╔══
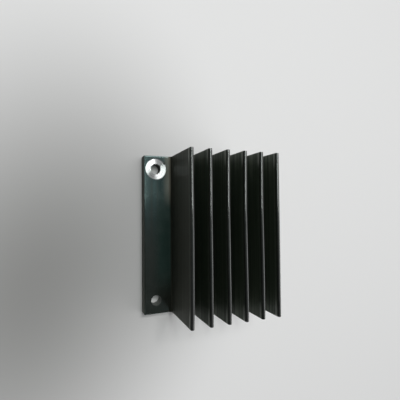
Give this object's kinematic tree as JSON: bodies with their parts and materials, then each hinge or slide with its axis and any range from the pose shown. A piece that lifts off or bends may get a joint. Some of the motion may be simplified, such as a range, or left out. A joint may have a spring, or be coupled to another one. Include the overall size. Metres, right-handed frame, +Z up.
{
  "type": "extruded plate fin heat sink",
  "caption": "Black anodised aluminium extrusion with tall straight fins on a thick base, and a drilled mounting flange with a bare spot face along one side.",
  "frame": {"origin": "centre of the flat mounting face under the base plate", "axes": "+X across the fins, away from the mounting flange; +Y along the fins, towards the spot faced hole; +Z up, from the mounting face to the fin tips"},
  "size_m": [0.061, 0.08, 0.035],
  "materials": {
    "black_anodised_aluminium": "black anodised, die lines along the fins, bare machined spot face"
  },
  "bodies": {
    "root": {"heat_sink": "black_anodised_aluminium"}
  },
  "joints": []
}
╚══
## [WHAT TO WORK ON]
Each line of the material should be echoed exactly.

## [WRITTEN SOLUTION]
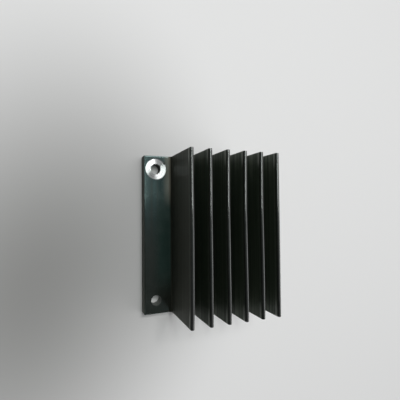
Give this object's kinematic tree as JSON: bodies with their parts and materials, then each hinge or slide with its axis and any range from the pose shown. A piece that lifts off or bends may get a joint. Some of the motion may be simplified, such as a range, or left out. A joint may have a spring, or be coupled to another one. Include the overall size. Metres, right-handed frame, +Z up.
{
  "type": "extruded plate fin heat sink",
  "caption": "Black anodised aluminium extrusion with tall straight fins on a thick base, and a drilled mounting flange with a bare spot face along one side.",
  "frame": {"origin": "centre of the flat mounting face under the base plate", "axes": "+X across the fins, away from the mounting flange; +Y along the fins, towards the spot faced hole; +Z up, from the mounting face to the fin tips"},
  "size_m": [0.061, 0.08, 0.035],
  "materials": {
    "black_anodised_aluminium": "black anodised, die lines along the fins, bare machined spot face"
  },
  "bodies": {
    "root": {"heat_sink": "black_anodised_aluminium"}
  },
  "joints": []
}